The company also had to address more mundane but nonetheless important needs, like ensuring the employees received their pay. "Certain employees don't have direct deposit for their paychecks, so we had to make sure they got their pay in a timely manner," Goodman said.

The Hartford no longer had mail service in New York, but as an insurer it did have certain personnel walking around the city with checkbooks in hand: claims agents. The company simply authorized them to write paychecks.

Virginia-based defense contractor General Dynamics also had some tense hours on Tuesday, since some of its employees were at the Pentagon at the time of the attack there, but all escaped safely, said Norine Lyons, vice president of communications.

All employees were sent e-mails reminding them of the telephone number for the employee assistance program, she said, adding that counselors also offered employees tips on how they could explain the attacks to their children.

Hiring the right vendor helps

The Quaker Oats Company in Chicago contracts with Magellan Health Services for its EAP but relies on the Ceridian Corp. to administer its work-life program. Joan Cantwell, manager of employee health and wellness at Quaker Oats, had high praise for the services of both.

Quaker Oats employees, who were sent home early Tuesday, like nearly all workers in downtown Chicago, have the benefit online coping tips from Ceridian, along with off-site counseling. At some company sites, nurses are available.

Cantwell noted that because Quaker Oats recently merged with PepsiCo., it will be using different vendors at the start of 2001. In fact, she said, her department was hosting representatives of those vendors when the attacks occurred and had to help them get home to New York.

KPMG Consulting in McLean, Va., employs about 10,000 people worldwide, and some of those in the home office spent Tuesday manning an impromptu hotline to ensure that none of their colleagues were trapped in the World Trade Center or the Pentagon.

"There was a period of 12 hours where we were on pins and needles," spokesman John Schniedawind recalled. It helped, he said, that traveling employees "pretty much took it upon themselves" to phone in, since they realized that the company would be worrying about them. No employees were lost, he said.

KPMG CEO Rand Blazer took the lead by sending all employees e-mail updates on such things as the availability of the company's EAP and the status of air travel. "It sounds trite, but we truly are a people company," Schniedawind said. "People are our best asset, and we try to treat them accordingly."

One immediate change at KPMG, he said, is in the Traveler's Bill of Rights the company has for employees. It already required that employees be allowed to spend at least a full weekend at home before resuming travel on company business, he said. Now, it also stipulates that they be posted as close as possible to their homes, to cut down on the need for travel at all.

Hearing it from the top

Like KPMG, The Hartford decided that it was important for employees to receive information directly from the top, in this case, Chairman and CEO Ramani Ayer. The Hartford used its Web site, e-mail, and other channels to get news out, particularly the status of the New York employees, according to Goodman, the company spokeswoman.
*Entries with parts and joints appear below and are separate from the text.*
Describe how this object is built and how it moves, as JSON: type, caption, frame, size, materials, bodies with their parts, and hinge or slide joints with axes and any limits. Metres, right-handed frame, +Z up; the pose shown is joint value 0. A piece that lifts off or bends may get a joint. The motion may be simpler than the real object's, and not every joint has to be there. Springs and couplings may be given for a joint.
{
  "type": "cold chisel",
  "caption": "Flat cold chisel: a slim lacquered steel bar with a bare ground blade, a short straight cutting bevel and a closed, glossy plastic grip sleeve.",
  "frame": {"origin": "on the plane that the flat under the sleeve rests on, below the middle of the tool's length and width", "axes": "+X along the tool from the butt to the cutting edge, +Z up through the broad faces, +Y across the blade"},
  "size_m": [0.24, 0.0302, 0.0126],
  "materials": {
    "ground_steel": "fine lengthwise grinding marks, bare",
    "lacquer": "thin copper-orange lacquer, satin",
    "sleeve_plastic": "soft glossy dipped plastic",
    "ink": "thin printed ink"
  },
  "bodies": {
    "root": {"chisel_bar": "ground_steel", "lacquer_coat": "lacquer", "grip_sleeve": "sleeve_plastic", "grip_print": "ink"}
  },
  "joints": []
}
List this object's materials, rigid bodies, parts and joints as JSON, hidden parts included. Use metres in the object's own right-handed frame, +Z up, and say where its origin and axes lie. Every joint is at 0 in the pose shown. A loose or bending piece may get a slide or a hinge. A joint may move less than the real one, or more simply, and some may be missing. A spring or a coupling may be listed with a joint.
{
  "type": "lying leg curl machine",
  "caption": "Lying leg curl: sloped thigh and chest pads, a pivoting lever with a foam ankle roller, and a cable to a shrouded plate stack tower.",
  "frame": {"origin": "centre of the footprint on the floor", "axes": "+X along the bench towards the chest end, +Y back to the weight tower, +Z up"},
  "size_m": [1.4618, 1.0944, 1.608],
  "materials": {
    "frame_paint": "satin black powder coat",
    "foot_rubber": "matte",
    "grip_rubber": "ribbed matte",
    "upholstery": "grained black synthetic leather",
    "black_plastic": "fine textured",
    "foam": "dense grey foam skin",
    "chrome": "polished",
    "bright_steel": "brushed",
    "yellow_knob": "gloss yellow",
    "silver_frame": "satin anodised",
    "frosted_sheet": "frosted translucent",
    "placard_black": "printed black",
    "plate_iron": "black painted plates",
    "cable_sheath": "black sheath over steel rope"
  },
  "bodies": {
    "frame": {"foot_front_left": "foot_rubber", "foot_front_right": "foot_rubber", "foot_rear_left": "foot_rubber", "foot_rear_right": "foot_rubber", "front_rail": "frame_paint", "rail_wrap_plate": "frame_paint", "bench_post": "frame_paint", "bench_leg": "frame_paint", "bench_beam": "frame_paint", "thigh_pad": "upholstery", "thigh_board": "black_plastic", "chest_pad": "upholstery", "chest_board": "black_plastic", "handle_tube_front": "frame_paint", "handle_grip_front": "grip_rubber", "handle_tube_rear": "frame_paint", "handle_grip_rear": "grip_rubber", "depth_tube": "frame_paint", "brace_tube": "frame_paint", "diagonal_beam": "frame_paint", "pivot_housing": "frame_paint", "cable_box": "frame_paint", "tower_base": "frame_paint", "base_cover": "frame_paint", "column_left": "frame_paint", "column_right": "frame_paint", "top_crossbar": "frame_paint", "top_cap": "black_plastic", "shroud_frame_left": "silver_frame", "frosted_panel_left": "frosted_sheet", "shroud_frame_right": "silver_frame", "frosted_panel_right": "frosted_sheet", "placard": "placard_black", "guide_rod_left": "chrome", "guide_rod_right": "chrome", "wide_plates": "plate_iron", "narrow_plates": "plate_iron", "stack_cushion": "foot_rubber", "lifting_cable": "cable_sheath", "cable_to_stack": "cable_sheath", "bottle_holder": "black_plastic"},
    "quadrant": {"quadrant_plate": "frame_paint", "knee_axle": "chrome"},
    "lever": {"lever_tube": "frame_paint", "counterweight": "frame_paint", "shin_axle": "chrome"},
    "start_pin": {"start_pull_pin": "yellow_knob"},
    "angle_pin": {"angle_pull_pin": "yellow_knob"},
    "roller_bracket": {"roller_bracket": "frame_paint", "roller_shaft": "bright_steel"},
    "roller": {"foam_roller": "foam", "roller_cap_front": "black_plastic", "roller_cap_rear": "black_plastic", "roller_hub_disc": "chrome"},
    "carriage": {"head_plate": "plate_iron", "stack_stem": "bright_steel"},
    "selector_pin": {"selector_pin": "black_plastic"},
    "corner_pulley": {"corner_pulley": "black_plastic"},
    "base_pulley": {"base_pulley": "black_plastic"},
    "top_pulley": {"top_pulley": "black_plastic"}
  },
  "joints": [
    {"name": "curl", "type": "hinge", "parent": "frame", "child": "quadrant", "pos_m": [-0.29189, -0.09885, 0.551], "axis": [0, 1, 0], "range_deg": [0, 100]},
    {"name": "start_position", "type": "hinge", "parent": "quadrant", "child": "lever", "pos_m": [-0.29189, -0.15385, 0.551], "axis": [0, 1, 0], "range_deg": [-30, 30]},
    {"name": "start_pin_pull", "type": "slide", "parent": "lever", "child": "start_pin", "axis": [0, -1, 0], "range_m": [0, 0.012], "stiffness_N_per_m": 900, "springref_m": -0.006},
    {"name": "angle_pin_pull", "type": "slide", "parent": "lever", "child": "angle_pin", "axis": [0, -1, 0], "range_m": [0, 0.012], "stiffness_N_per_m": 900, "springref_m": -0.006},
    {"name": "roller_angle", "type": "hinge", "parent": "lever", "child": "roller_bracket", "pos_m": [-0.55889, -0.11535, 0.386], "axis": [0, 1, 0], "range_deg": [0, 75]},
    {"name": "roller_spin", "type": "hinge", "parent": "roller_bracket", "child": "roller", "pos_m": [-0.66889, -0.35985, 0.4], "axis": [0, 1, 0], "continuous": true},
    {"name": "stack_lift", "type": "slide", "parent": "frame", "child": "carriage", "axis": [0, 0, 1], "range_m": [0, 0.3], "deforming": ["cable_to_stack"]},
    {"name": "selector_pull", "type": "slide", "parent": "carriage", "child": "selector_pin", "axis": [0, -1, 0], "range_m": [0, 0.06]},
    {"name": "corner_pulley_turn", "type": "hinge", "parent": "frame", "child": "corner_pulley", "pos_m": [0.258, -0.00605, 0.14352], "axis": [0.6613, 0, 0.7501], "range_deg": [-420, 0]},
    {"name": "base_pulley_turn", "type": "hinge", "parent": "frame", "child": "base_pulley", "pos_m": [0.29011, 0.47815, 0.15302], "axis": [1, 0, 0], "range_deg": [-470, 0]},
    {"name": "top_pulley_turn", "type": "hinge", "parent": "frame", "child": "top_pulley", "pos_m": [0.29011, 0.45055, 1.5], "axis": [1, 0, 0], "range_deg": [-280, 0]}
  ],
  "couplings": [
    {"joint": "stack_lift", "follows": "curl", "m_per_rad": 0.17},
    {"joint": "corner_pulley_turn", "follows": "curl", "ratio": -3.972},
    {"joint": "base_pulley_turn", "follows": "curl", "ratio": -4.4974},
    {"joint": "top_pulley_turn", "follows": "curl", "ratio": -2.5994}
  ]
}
Everybody, she said, was reminded of the toll-free number for the EAP. Other steps the company took to help employees through the ordeal:

  • Giving them opportunities to help, by providing contact information for the Red Cross and other relief agencies, and facilitating donations of toiletry, t-shirts, and other items.
  • Holding a "red white and blue day" on Friday, which meant encouraging them to dress in patriotic colors.
  • Allowing them to watch newscasts on the television sets placed in cafeterias, entrance ways, and other areas. The TVs are normally tuned to CNBC and company programs, but on Tuesday, the company ordered them tuned to news programs.

As for travel, The Hartford is "encouraging employees to conduct their long-distance meetings by telephone and teleconferencing," Goodman said. Asked if The Hartford is joining other employers in reviewing its travel policy, she replied, "Not at this point. But we're asking to people to stay close to home."